The study also found as soon as puberty hits, we are trying hard to keep our kids from engaging in risky sexual behavior. We are pushing them even further into their “role” by telling our girls to cover up and not be “easy.” At the same time, we are treating boys like predators before they’ve even had a chance to prove themselves by trying to scare them away from our daughters with our “cleaning my gun” nonsense. This reinforces the message, yet again, that women are weak, and men are not.

If we are telling our young kids how they should feel, dress, and act, somewhere along the line they are going to be repressing some behaviors that feel normal and natural to them, and that is going to have a major impact on their self-esteem and overall well-being.

A few years ago, we had a friend stop by our house, and my son was wearing a purple beaded necklace he got in a parade. He loved it and wore it every day. And when the friend asked, “Why would a boy would wear a purple necklace?” He responded, “Because I like it.”

I was proud of him and made sure I followed up with a conversation about how he could wear whatever he wanted, that it didn’t matter what anyone thought about it. But he never wore it again. And through the years, I’ve seen that self-confidence dissolve. Comments like that, what he sees in the media, and the music he listens to have pounded these gender stereotypes into his brain. And regardless of how his father and I tried to enforce a certain belief system in him — that he can be whoever he wants to be — I can tell he wants to be viewed as “manly.” He feels it’s what you do, and I need to up my game. Parenting is hard.

So to everyone who thinks it’s okay to send the message to our girls that they need to be “ladylike,” modest, and find a man protect them, and to the people who constantly make our boys feel that need to repress their emotions, stifle their feelings, and act tough…

Newsflash: It’s not okay. It’s damaging.

We need to start talking to our kids earlier about sexuality and equality. We need to stop saying things like “boys will be boys” and leading girls to believe they are fragile and need to be protected. The evidence shows it molds them — they want to conform to avoid trouble and heartache. Like everyone else they want to fit in and feel “normal.” And it’s our job to redefine what “normal” means.
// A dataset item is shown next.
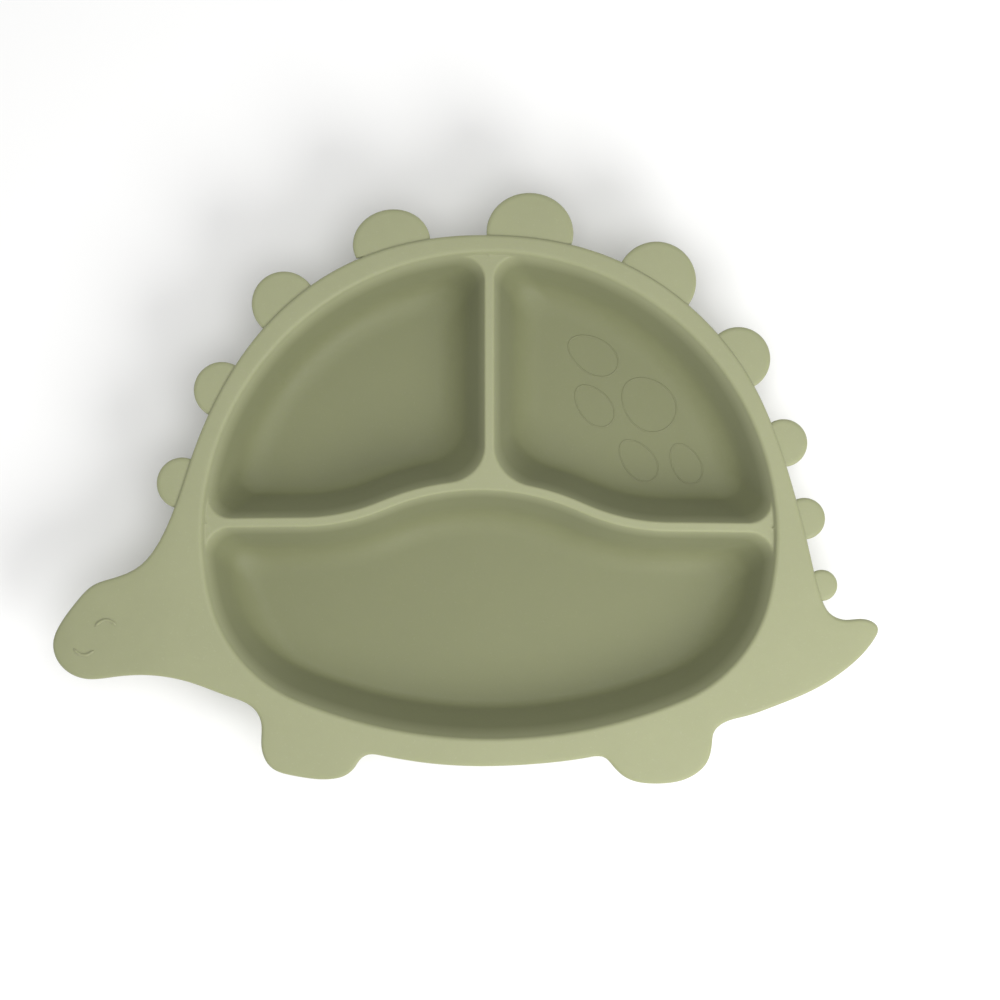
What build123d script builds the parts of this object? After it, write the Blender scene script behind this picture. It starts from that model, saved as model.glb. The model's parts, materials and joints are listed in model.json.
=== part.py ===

We need to be having a conversation every time we see chauvinistic commercials, talking to them about the lyrics in music, and calling others out for their sexist comments in front of our our children — even if said comments are coming from sweet Aunt Barb.

We need to nurture the emotional, sensitive, sweet sides of our boys and tell them (over and over again) the most important thing is to be who you want to be regardless, that is it okay to cry and be vulnerable and share your feelings.

We need to tell our girls how strong and capable they are. And it’s okay to speak up and ask for what you want. And if a man ever puts his hands on them in a way they don’t like, it’s totally acceptable for them to give him a swift kick in the ballsack. Because we can all be sensitive, tough, strong, confident, and vulnerable. These behaviors are not exclusive to males or females.

This needs to change, and it needs to change now. And it’s going to take all of us, so let’s start talking.